I'm glad to say that cask beer has made a comeback, at least at Old Trafford. I first saw it a few years ago in the members' pavilion at a county match and since then the beer  Bomber and Wainwright from Lancashire's sponsor Thwaites – has spread to the bars around the ground and a marquee in front of it.

Cask beer has a long association with cricket, being served at the inns that adjoined the playing fields in the game's earliest days. All I can say about its re-appearance at Test matches is, "Welcome home!".

Wednesday, 16 July 2014

The Beer Drinker's Companion

I've just picked up a second-hand copy of The Beer Drinker's Companion, Frank Baillie's 1974 survey of British beer and brewing.
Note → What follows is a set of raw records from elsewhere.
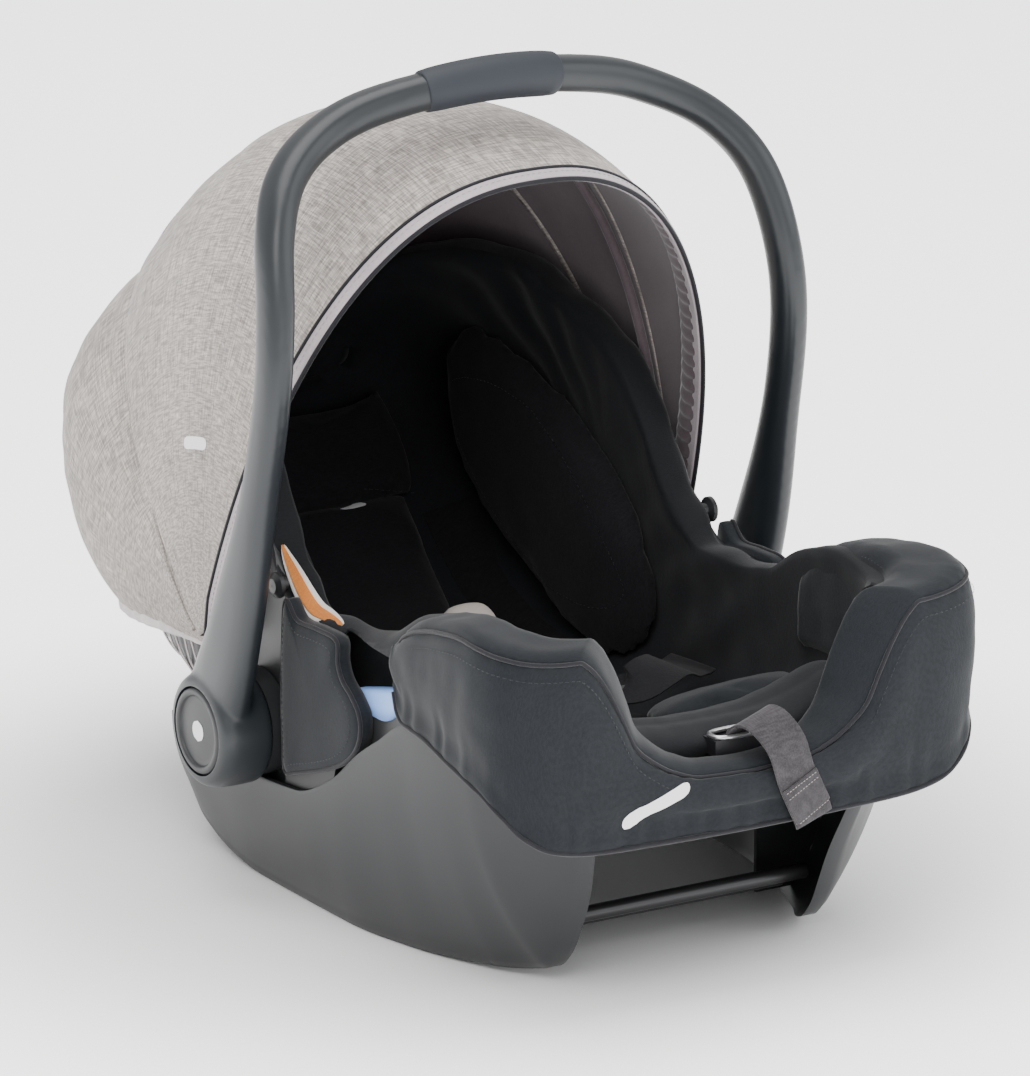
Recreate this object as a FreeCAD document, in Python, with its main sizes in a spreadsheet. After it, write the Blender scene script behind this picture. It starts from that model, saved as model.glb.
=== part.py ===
"""Infant carrier car seat with a carrying handle, a folding canopy and a soft insert.

Frame: +Z up, -Y towards the foot end, +Y towards the head end, X across.
The origin is on the floor, straight below the pivot axis of the handle.
"""
import FreeCAD, Part
import math
import os
import Sketcher
from FreeCAD import Placement, Rotation, Vector

doc = FreeCAD.newDocument("InfantCarrier")

DIMENSIONS = {
    # handle and its hubs
    "pivot_height": 120.0,
    "hub_radius": 41.0,
    "hub_outer_face": 222.0,
    "hub_inner_face": 183.0,
    "hub_cap_radius": 31.0,
    "hub_cap_depth": 12.0,
    "hub_bore_radius": 10.0,
    "pin_clearance": 0.06,
    "boss_radius": 37.0,
    "button_thickness": 7.0,
    "arm_width": 21.0,
    "arm_depth": 31.0,
    "grip_length": 108.0,
    "grip_radius": 15.6,
    "grip_height": 554.0,
    # moulded shell
    "shell_wall": 4.0,
    "liner_thickness": 13.0,
    "cover_thickness": 7.0,
    "layer_gap": 0.4,
    "foot_end": -345.0,
    "front_sill_height": 158.0,
    "window_station": -158.0,
    "window_half_length": 37.0,
    "window_bottom": 184.0,
    # rocker skirts and cross bars
    "skirt_wall": 4.0,
    "rail_width": 11.0,
    "bar_radius": 5.5,
    "bar_half_length": 103.0,
    # padded apron
    "apron_front": -354.0,
    # canopy
    "canopy_pivot_y": 43.0,
    "canopy_pivot_z": 156.0,
    "canopy_reach": 363.0,
    "canopy_half_width": 190.0,
    "canopy_power": 2.35,
    "canopy_layer": 2.0,
    "canopy_layer_gap": 1.0,
    "canopy_front_angle": 20.0,
    "canopy_segment_angle": 22.0,
    "bow_thickness": 3.0,
    # harness
    "strap_width": 38.0,
    "strap_thickness": 1.6,
    "adjuster_strap_width": 32.0,
}

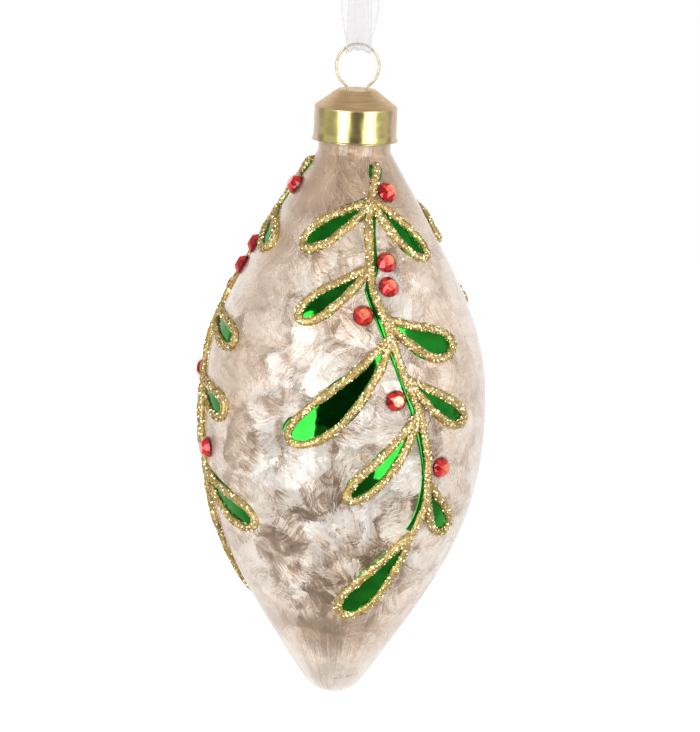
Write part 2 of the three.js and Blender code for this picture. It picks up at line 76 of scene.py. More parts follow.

I was inspired to look out for it by a reading list on Boak and Bailey's blog as it was pretty much the only book there that I hadn't got.

Some of the things he mentions about the storing and serving of beer ( (metal v wooden casks, gravity or hand-pumps v electric dispense, cellar conditioning v bright, top pressure or container tank beer) aren't really issues now; others, like serving temperature and cloudiness, clearly still are.

One of the things that stands out is bottled beer. Bottle-conditioned beers are now, he says, "very few" (Guinness Extra Stout and Worthington White Shield being the only nationally available ones), compared to the hundreds you can buy today. On the other hand, the number of bottled beers in pubs has dropped. In 1974, according to Baillie, my local brewery, Robinsons in Stockport, produced not only the bottled pale and strong ale they still sell but also a bottled stout and a light and a brown ale. I think this has to do with the decline in mixing bottled and draught beer that I remember from my early pub-going days in the late 80's.


Monday, 14 July 2014

Too much too young?

Seeing the twenty-two year old midfielder Mario Götze come on as a substitute and score the winning goal for Germany in extra time in the World Cup Final last night reminded me of Brian Kidd's goal for Manchester United on his nineteenth birthday in the 1968 European Cup Final at Wembley. Where do you go next in your career when the highlight comes so near the start of it?

F. Scott Fitzgerald sums that feeling up in a passage near the beginning of The Great Gatsby which Hugh McIvanney quotes in his documentary about George Best:

"one of those men who reach such an acute limited excellence at twenty-one that everything afterward savours of anti-climax...Tom would drift on forever seeking, a little wistfully, for the dramatic turbulence of some irrevocable football game."